22.06.12

UN officer jailed under draconian Ethiopian anti-terror laws

Journalists, politicians and academics have all fallen foul of the country’s anti-terrorism laws. 

An Ethiopian United Nations security officer has been jailed for seven years after being found guilty of violating anti-terrorism laws in Ethiopia, according to the US news service Bloomberg.

Abdirahman Sheikh Hassan was arrested in November following contact with the banned rebel group the Ogaden National Liberation Front. He says he was in contact with the group to help negotiate a hostage release.

The ONLF has been fighting for self-determination of the Ogaden area in the south east of Ethiopia since 1984.

According to human rights groups, more than 150 people have been arrested under sweeping anti-terror legislation in the last year prompting fears that the draconian laws are being used to crush legitimate political dissent.

Ethiopia’s Federal High Court sentenced Abdirahman to seven years and eight months in jail for participating in the activities of a terrorist organisation. He was convicted on the basis of wire-tapped phone conversations he had with Sherif Badio, an ONLF leader in Australia, while trying to negotiate the release of two UN World Food Program workers kidnapped by the group. Badio was sentenced to life imprisonment in absentia by Judge Mulugeta Kidane.

Ethiopia’s new anti-terrorism laws deprive defendants of the right to be presumed innocent

The World Food Programme employees went missing in Ethiopia’s Ogaden area after an attack on their convoy in May last year. One worker died and another was wounded, according to the UN. The ONLF freed the abducted workers the following month.

Abdirahman said he had one phone conversation with the ONLF during negotiations where he acted as a translator for UN colleagues.

At an earlier court hearing in Addis Ababa, Judge Mulugeta Kidane ruled the defence evidence was insufficient to disprove the charges.

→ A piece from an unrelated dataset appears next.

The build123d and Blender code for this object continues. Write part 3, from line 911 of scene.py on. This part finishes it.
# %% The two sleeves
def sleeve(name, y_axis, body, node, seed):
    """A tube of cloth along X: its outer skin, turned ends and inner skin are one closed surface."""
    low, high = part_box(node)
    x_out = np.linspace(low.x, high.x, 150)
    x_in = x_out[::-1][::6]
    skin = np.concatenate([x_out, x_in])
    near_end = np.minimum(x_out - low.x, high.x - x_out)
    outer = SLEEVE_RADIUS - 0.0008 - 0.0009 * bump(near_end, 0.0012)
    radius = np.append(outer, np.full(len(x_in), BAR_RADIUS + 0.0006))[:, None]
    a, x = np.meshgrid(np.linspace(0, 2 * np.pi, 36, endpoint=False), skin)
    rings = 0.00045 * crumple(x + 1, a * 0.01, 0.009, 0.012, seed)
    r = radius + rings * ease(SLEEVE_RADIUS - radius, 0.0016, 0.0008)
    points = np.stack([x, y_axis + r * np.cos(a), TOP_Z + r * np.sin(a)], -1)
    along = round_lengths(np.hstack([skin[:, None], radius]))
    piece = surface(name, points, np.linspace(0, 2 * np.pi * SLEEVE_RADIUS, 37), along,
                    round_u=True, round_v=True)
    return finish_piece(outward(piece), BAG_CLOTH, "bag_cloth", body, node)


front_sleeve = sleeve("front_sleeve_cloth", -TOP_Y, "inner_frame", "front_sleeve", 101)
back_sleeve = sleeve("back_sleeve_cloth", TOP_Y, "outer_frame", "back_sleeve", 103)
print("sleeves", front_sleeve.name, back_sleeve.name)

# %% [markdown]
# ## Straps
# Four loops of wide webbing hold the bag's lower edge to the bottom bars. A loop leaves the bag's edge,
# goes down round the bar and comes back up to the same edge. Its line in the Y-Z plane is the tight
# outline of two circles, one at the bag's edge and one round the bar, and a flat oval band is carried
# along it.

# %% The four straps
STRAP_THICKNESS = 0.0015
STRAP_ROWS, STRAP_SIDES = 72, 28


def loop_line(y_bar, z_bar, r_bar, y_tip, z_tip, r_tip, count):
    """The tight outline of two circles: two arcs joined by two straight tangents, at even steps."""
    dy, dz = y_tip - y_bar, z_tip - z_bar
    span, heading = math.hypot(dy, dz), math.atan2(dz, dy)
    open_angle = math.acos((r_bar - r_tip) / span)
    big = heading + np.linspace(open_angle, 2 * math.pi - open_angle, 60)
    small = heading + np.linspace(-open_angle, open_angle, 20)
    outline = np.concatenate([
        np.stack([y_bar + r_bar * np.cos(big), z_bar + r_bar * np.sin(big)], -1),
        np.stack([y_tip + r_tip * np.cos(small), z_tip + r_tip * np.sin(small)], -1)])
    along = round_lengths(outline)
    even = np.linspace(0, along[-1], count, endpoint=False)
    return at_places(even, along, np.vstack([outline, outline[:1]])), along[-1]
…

According to Amnesty International a second UN worker, Yusuf Mohamed, has also been held in ‘arbitrary detention’ since late 2010, in Jijiga, a city in eastern Ethiopia.

The government of Africa’s second-most populous nation says it prosecutes those responsible for breaking the law regardless of their profession.

In 2009 the Ethiopian government passed new anti-terror legislation. The definitions of terrorist activity under the law are broad and ambiguous. The law permits a clampdown on political demonstrations and public criticisms of government policy – as well as criminalising any reporting that authorities deem to ‘encourage’ or ‘provide moral support’ to groups the government has labelled ‘terrorists’. 

The law also deprives defendants of the right to be presumed innocent.

Click here to read the Bureau’s full investigation: Ethiopia aid exposed

In February a UN rights advocate criticised Ethiopia’s use of anti-terrorism law to jail politicians, aid workers and journalists. Two Swedish nationals were sentenced in December to 11 years in prison each for supporting the ONLF and entering the country illegally. Reporter Martin Schibbye and photographer Johan Persson were arrested and later convicted of terrorism charges after crossing from Puntland into Ethiopia’s troubled Ogaden region.

It is reported that more than 150 people have been arrested on terrorism-related charges in the last year including politicians, academics and students. At least 11 journalists are being tried on terror charges, according to the Committee to Protect Journalists based in New York. They include Ethiopia’s most prominent imprisoned journalist and blogger, Eskinder Nega. Five days prior to his arrest in September 2011, he published an article criticising prime minister Meles Zenawi’s government.

Mohamed Keita, coordinator for the Committee’s Africa Program, says: ‘Ethiopia is certainly one of the most restrictive nations in Africa in terms of press freedom. It has one of the most appalling press freedom records on the continent.’

Last year a joint undercover investigation by the Bureau and BBC Newsnight Britain and the international community were turning a blind eye to widespread human rights abuses in Ethiopia. Posing as tourists, the team gathered evidence of ongoing ethnic cleansing, mass detentions, the widespread use of torture and extra-judicial killings by Ethiopian government forces. The Ethiopian government denied all the allegations.